Socio-cultural factors such as gender, class, caste, ethnicity, etc. determine the motion of an individual, making the discourse especially relevant when it comes to articulating experiences of motion by/of women in the Indian subcontinent. Studies interplaying ‘motion’ and ‘female bodies’ continue to be an important avenue of exploration, illuminating how women have been navigating motion – spatially, temporally, corporeally, cognitively, socially, culturally, historically.

In the Indian subcontinent, women’s accessibility to movement and hence, access to public spaces is hinged on the class and caste they come from. Traditionally, women of the Dalit, Bahujan and Adivasi communities have always taken part as the workforce to supplement resources otherwise available to women hailing from upper-class strata of the society, who were sanctioned within the premises of their homes.

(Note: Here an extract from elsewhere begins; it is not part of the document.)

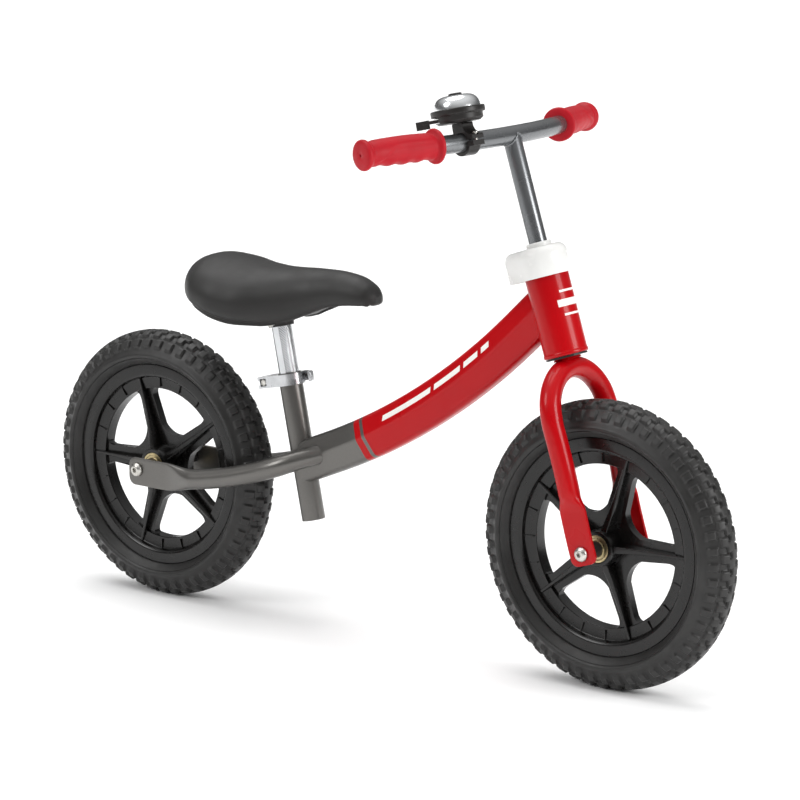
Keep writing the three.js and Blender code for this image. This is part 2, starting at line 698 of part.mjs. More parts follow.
function seat() {
  const group = new THREE.Group();
  group.add(mesh('saddle_cover', saddleCover(), saddleVinyl));
  group.add(mesh('saddle_base', cut(saddleBaseBody(0), postSpace()), blackPlastic));
  const seatGroup = new THREE.Group();
  seatGroup.applyMatrix4(seatTubeMatrix());
  const top = seatTubeLength + seatPostShown;
  const post = tube(seatPostRadius - seatPostWall, seatPostRadius, top - seatPostLength, top);
  const boltZ = top - saddleBoltDrop;
  const crossHole = rod(vec(0, -30, boltZ), vec(0, 30, boltZ), saddleBoltRadius + jointGap, small);
  seatGroup.add(mesh('seat_post', cut(post, crossHole), chromedSteel));
  const socket = tube(seatPostRadius + jointGap, socketRadius, top - 12, top + socketWall, plain);
  const lid = rod(vec(0, 0, top + jointGap), vec(0, 0, top + socketWall), socketRadius);
  const wings = block(vec(4, 0, top - 1), saddleWing.x, saddleWing.y, saddleWing.z);
  const well = rod(vec(0, 0, top - 30), vec(0, 0, top + jointGap), seatPostRadius + jointGap);
  seatGroup.add(mesh('saddle_clamp', cut(join(socket, lid, wings), well, crossHole), spacerBlack));
  seatGroup.add(mesh('saddle_clamp_bolt', saddleBolt(boltZ), zincSteel));
  group.add(seatGroup);
  return group;
}

function saddleBolt(boltZ) {
  const middle = socketRadius + jointGap + 2;
  const shank = rod(vec(0, -middle, boltZ), vec(0, middle, boltZ), saddleBoltRadius, small);
  const head = new THREE.CylinderGeometry(5.5, 5.5, 4, 6).translate(0, -middle, boltZ);
  const nut = new THREE.CylinderGeometry(5.5, 5.5, 4, 6).translate(0, middle, boltZ);
  return join(shank, head, nut);
}

// room under the pan for the post's socket
function postSpace() {
  const top = seatTubeLength + seatPostShown;
  const room = join(
    rod(vec(0, 0, top - 60), vec(0, 0, top + socketWall + jointGap), socketRadius + jointGap),
    block(vec(4, 0, top - 1), saddleWing.x + 2 * jointGap, saddleWing.y + 2 * jointGap, saddleWing.z + 2 * jointGap),
    block(vec(4, 0, top - 12), saddleWing.x + 2 * jointGap, 2 * (socketRadius + 5.9), 26),
  );
  return room.applyMatrix4(seatTubeMatrix());
}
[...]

However, the dynamics of spatiality and temporality of motion and its affordance to women have drastically changed in the last two - three decades, with almost 210-215 million working women in India employed in both organised and unorganised sectors.

Investigations have been made to analyse mobility and gender across the board in the Indian context. Nikhil Anand’s Hydraulic City: Water and the Infrastructures of Politics in Mumbai (2017) uses the infrastructure of water systems to analyse the different factors affecting the mobility of citizens in Mumbai. Why Loiter? (2011) by Shilpa Phadke, Shilpa Ranade, and Sameera Khan posits ‘loitering’ as a radical act of reclaiming spaces by women. Priti Ramamurthy’s work uses a feminist lens to assess ‘commodity chain’ and seeks to observe gendered labour and mobility patterns of women in rural areas. Smita Mishra Panda’s scholarship on women labour in Odisha demonstrates the problem of mobility of women in the climate crisis. Sujata Subramanian’s works inspect digital mobility by navigating social media activism by Dalit women. Malini Sur’s Jungle Passport (2021) explores mobility around borders and transnationality. Anuja Agrawal enquires on the affective impact of mobility on kinship and subsequent reconfiguration of gender and family norms in transnational settings.

This edited volume is an attempt to theorize motion beyond the scientific investigation and instead look into it from a socio-cultural perspective that goes beyond the conventional understanding of motion, and study its immediate and long-term impacts on the lives of women. Based on the ideas mentioned henceforth, this book will be interested in exploring the multifacetedness of motion through the following 6 sections and subsections:

1. Corporeality - Motion of/in Bodies, Affections/Emotions, Memories, Trans(genderism), Kinship

2. Visible/Invisible Motion - Disability, Temporality, Spatiality

3. Geography, Location, and Motion - Liquid Modernity and Globalisation, Transportation, Motion in Urban/Rural/Third Space

4. Capitalism and Motion - Retail, Quick Commerce, Labour in unorganised sectors

5. Mobility in the Digital World - Circulation of images/ideas solidifying into stereotypes, Robots, AI, Video Games

6. Futurities and Possibilities - Motion by Technoself - avatar, hologram, role playing games, Techno-autocratic Futures, Techno-Feudalism


Timeline:
● Abstract Submission Deadline: 25 November 2025
● Notification of Acceptance: 15 December 2025
● Full Paper Submission Deadline: 15 March 2026
● Word Limit: 5000-7000 words (including references)

Submission Guidelines: Abstracts (300-350 words) along with a short bio (150 words) and 5-6 keywords should be sent to womeninmotion.book@gmail.com by 25 November 2025. All contributors are requested to adhere to MLA 9.

Publishing Details: We are in touch with a reputed publisher for the publication of the edited volume.

About the Volume Editors:

Ritika is a PhD candidate at the Department of English, Jamia Millia Islamia, New Delhi, researching the intersections of Trauma, Memory and Body Politics. She runs a submission-based digital collective called While You’re Here Collective (https://www.whileyoureherecollective.com/) that aims at documenting the experience of survivors of sexual assault and violence.

Sameyah Roomi is a PhD candidate at the Department of English, Jamia Millia Islamia, New Delhi. Her research interests include Trauma and Memory Studies, Feminist and Digital Studies, and Popular Culture.